En octobre 2000, éruption de la seconde intifada : les relations entre juifs et Arabes en Israël sont au plus mal. La majorité des juifs israéliens (y compris la gauche) fait alors sienne la version officielle des évènements : tirer sur ces manifestants était une nécessité absolue, car la vie des forces de l’ordre était menacée. Les démentis palestiniens quant aux menaces de mise en danger de la vie des forces de l’ordre ainsi que l’enquête officielle diligentée par la commission gouvernementale Or4 qui conclura, trois ans après, qu’en aucun cas la vie des forces de l’ordre n’avait été menacée, ne suffiront pas à modifier le sentiment général.

Ces évènements en arrière-plan, des milliers de juifs israéliens comprennent ce qu’est l’essence même de l’« État juif » : les Arabes, par définition, ne peuvent y être des citoyens de plein droit. Ces juifs se distancient alors de l’idéologie sioniste qui leur avait été inculquée dès l’enfance. Depuis, un certain nombre de citoyens israéliens ont déclaré publiquement et sans honte qu’ils sont non sionistes ou antisionistes. Pour la première fois, une organisation est créée pour remettre en question les fondements mêmes de l’État d’Israël, avec l’objectif de sensibiliser et éduquer, en hébreu, la société civile israélienne. Zochrot (« Elles se souviennent ») cherche donc à faire connaître la Nakba auprès du public juif israélien et soutient le droit au retour des réfugiés palestiniens. C’est la première organisation fondée par des Israéliens venant des milieux les plus privilégiés, des symboles de cette société : ce sont d’anciens kibbutzim et des soldats, qui remettent profondément en question leur identité. Zochrot a changé le discours sur la Nakba en Israël. Son efficacité est reconnue, y compris par ses détracteurs.

Une plaie toujours ouverte

Voyant que les débats sur la Nakba échappent à tout contrôle, le régime décide de se doter d’un arsenal légal pour parer à cette situation nouvelle. La première version de ce qu’on a l’habitude d’appeler « la loi Nakba » est si draconienne que même des membres du parti qui le promeut, comme Benny Begin, se joignent à la contestation. En mars 2011, la loi est votée dans une version plus édulcorée, mais son objectif est clairement d’empêcher que la Nakba soit étudiée et reconnue en Israël. On menace les organisations qui reçoivent des subventions du gouvernement de les voir diminuer si elles commémorent la Nakba le Jour de l’indépendance. Les professeurs craignent que leur carrière puisse être compromise s’ils participent à des manifestations, actions ou même s’ils mentionnent la Nakba.

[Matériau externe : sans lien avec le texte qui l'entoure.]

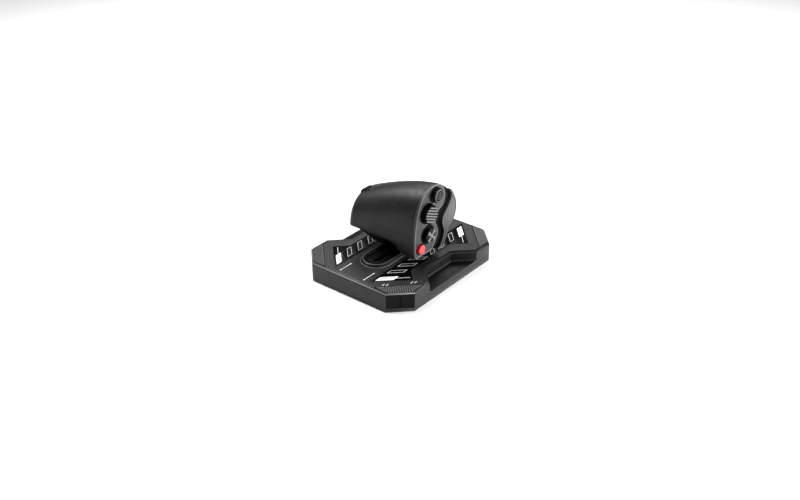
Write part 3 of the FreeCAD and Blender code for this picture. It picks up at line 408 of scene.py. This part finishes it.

Au même moment, et en coordination avec ces efforts législatifs, l’organisation Im Tirzu lance une campagne pour réimposer le déni complet de la Nakba en Israël. L’organisation rédige et distribue un pamphlet intitulé « Nakba Kharta » (« La Nakba, c’est des conneries »), reconstruisant tous les arguments israéliens concernant le « mensonge » de la Nakba : elle est le résultat d’une guerre pendant laquelle tous les Arabes ont voulu nous expulser en 1948 et c’est pourquoi il est normal qu’ils en paient le prix. La loi et cette campagne offrent pourtant un sacré coup de projecteur sur la question de la Nakba. Dans les médias, le mot Nakba est désormais communément utilisé en hébreu. Des hommes politiques et bien d’autres l’utilisent pour décrire différents désastres ou des évènements conflictuels.

Aujourd’hui, le terme montre bien la polarisation de la société israélienne et de son discours. Dans la gauche non sioniste, la place centrale de la Nakba dans la construction du conflit et sa possible solution sont pleinement reconnues. Par ailleurs, les informations sur la Nakba sont désormais disponibles, en accès libre et de plus en plus nombreuses. De l’autre côté, la bataille menée par le régime israélien pour empêcher le plus possible ces débats fait rage. Paradoxalement, ces tentatives d’étouffer la Nakba en font une question brûlante qui nécessite une réponse. Une plaie ouverte qui suinte constamment.

1Ma’na al-Nakba (la signification du désastre), Dar al-Ilm Lilmalayeen, 1948, traduit en anglais par l’auteur.

2La ville de Gath, Gat ou Geth (en hébreu « presse pour le vin ») est l’une des cinq cités-États des Philistins établies à partir du XIIe siècle av. J.-C.

3NDLR. Nom de plume de Yizhar Smilansky.

4NDLR. La Commission d’enquête sur les affrontements entre les forces de sécurité et les citoyens israéliens en octobre 2000, ou « Commission Or » — du nom de l’enquêteur en chef, Theodor Or, juge de la Cour suprême — était une commission d’enquête nommée par le gouvernement israélien pour enquêter sur les événements d’octobre 2000, au début de la deuxième Intifada.